After Kerry, Joe Biden's son Beau came out to introduce his father. He started to tell the tale of Biden and his family, what he has been through and how their family has supported each other through tough times. We will probably be hearing more from Beau in the future if Obama/Biden wins because I think it is very likely that Beau, now attorney general of Delaware, will be appointed to replace Joe in the U.S. Senate.

Joe Biden gave a very good speech and introduced himself to America as an everyman who was not a creature of Washington despite serving for over 30 years in the Senate. He also gave a preview of his role as attack dog as he listed the many times where John McCain has been wrong on important issues but Obama has been right. Expect to see Biden blasting away at his "good friend of almost 22 years" for the next 70 days or so. Biden's time on stage ended with him being joined by a family which seemed to number about 85 people. It was a family values snapshot that you love to have in politics. Showing that the apple has not fallen far from the tree, they had to literally drag Biden's little grandson off of the stage. He was still trying to get back to the podium as the lights went down.

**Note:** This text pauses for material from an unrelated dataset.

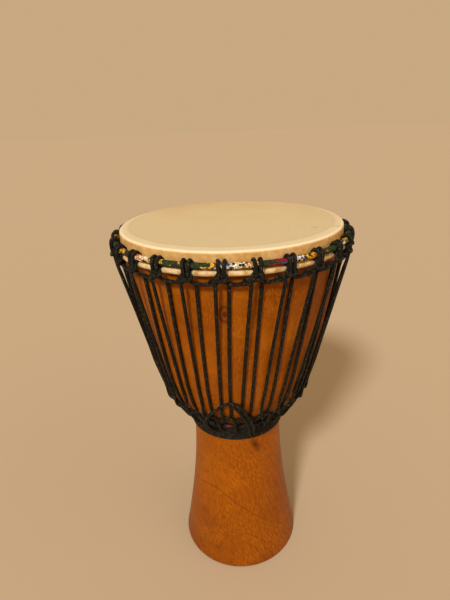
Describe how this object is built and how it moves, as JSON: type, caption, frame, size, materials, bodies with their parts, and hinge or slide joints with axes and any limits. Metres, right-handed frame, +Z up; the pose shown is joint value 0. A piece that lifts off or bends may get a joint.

The energy and excitement as we left the arena and walked back toward downtown Denver was palpable. I won't spend much time on the Wisconsin party that took place because I didn't stay long. I was out of gas and managed to get to bed by 1:15 a.m. That's early in convention time. I am writing this at 7:42 a.m. Mountain Time and will be heading down soon to get my credentials for the day and attend the last delegation breakfast of the convention.

One last thing. Wednesday's celebrity sightings included will.i.am of the Black Eyed Peas, actor Blair Underwood, and TV Judge Greg Mathis.

-- -- Davis is a government relations partner at Axley Brynelson LLP.